Он жил в своём мире — в мире весьма неординарного ребёнка, придумывающего свои собственные игры. Кстати, случайно, уже после войны, Станислав Лем узнал от одного пожилого человека, служившего в 1930-е годы в школьном ведомстве, что как раз в 1936-м или, может, в 1937 году его коэффициент умственных способностей достиг едва ли не ста восьмидесяти. «Оказывается, я был тогда чуть ли не самым способным ребёнком во всей южной Польше, о чём никакого понятия не имел, поскольку о результатах тестирования не сообщалось»{12}. Но мальчику и в голову не приходило, что реальный мир, в котором он живёт, — стремительно и катастрофически меняется. Европа стояла на пороге огромных потрясений, практически все страны готовились к войне.
Военный психоз охватил и Польшу.
В «Высоком замке» Станислав Лем писал о том, что раз в неделю все гимназисты меняли привычную форму на нечто вроде зелёной полотняной рубахи, надеваемой прямо через голову, как гимнастёрка, а кто мог, прикручивал на грудь харцерские значки и прочие стрелковые отличия. Сам Лем, кстати, заработал на занятиях по военной подготовке золотой значок.
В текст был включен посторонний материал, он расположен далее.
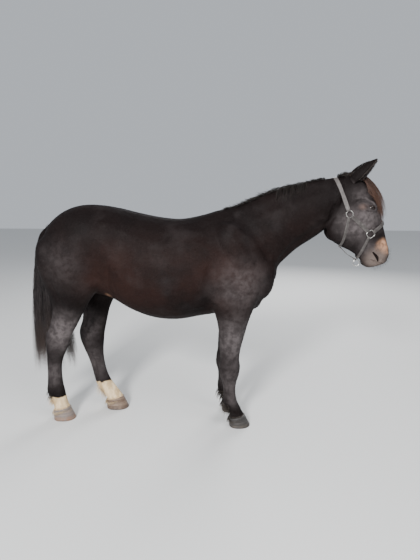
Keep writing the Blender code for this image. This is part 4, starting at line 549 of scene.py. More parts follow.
def through(rows, steps):
    """Rows of numbers on a smooth curve through the given rows."""
    rows = np.array(rows, float)
    ends = np.vstack([2 * rows[0] - rows[1], rows, 2 * rows[-1] - rows[-2]])
    made = []
    for i in range(1, len(ends) - 2):
        a, b, c, d = ends[i - 1 : i + 3]
        for t in np.arange(steps) / steps:
            made.append(
                0.5 * (2 * b + (c - a) * t + (2 * a - 5 * b + 4 * c - d) * t**2
                       + (3 * b - a - 3 * c + d) * t**3)
            )
    made.append(rows[-1])
    return np.array(made)


def row_at(rows, share):
    """The row a share of the way down a list of rows, between its neighbours."""
    place = min(max(share, 0.0), 0.9999) * (len(rows) - 1)
    low = int(place)
    return rows[low] + (rows[low + 1] - rows[low]) * (place - low)


# The forms

def section(station, sides):
    """The ring of points of one cross-section."""
    s = Station(*station)
    points = []
    for k in range(sides):
        turn = 2 * math.pi * k / sides
        across, along = math.cos(turn), math.sin(turn)
        power = 2.0 / (s.up_square if along >= 0 else s.low_square)
        side = math.copysign(abs(across) ** power, across) * s.half
        reach = (1 - s.widest) if along >= 0 else -s.widest
        height = s.widest + reach * abs(along) ** power
        points.append((
            s.low_x + (s.up_x - s.low_x) * height,
            s.y + side,
            s.low_z + (s.up_z - s.low_z) * height,
        ))
    return np.array(points)


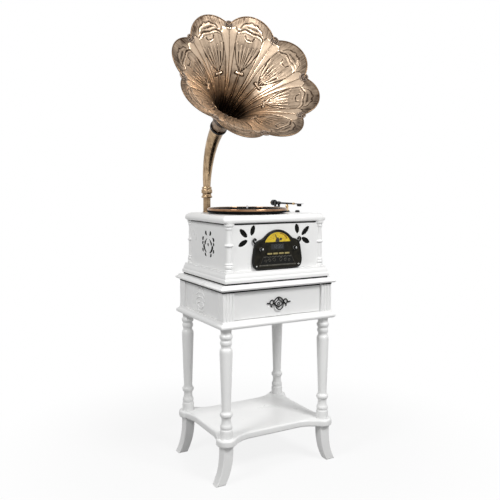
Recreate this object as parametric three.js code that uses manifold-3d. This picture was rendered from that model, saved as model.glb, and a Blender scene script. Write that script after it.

Впрочем, это мало что меняло.
«За три года военной подготовки нам, например, ни разу не говорили о том, что существует что-либо похожее на танки. Как будто их вообще не было. Да, нас учили всевозможным газам и названиям частей оружия, и уставам, и караульной службе, и местной тактике, и множеству иных вещей; в общем, за год набиралось что-то около ста часов, и триста — в последних классах. Но всё это выглядело так, словно нас готовили на случай войны — ну, вроде Франко-прусской 1870 года. Мы не были частицей армии — ведь мы не входили в её состав, — нет, мы были лишь намёком на такую частицу. На сколько же тысяч надо было помножить это вошедшее в систему анахроничное, никому ни на что не нужное школярство, чтобы стал ясен масштаб всех этих изнурительных подготовок. Поражение заслонило всё, но я и сейчас не могу спокойно, без тоскливого изумления думать об этом пропавшем труде»{13}.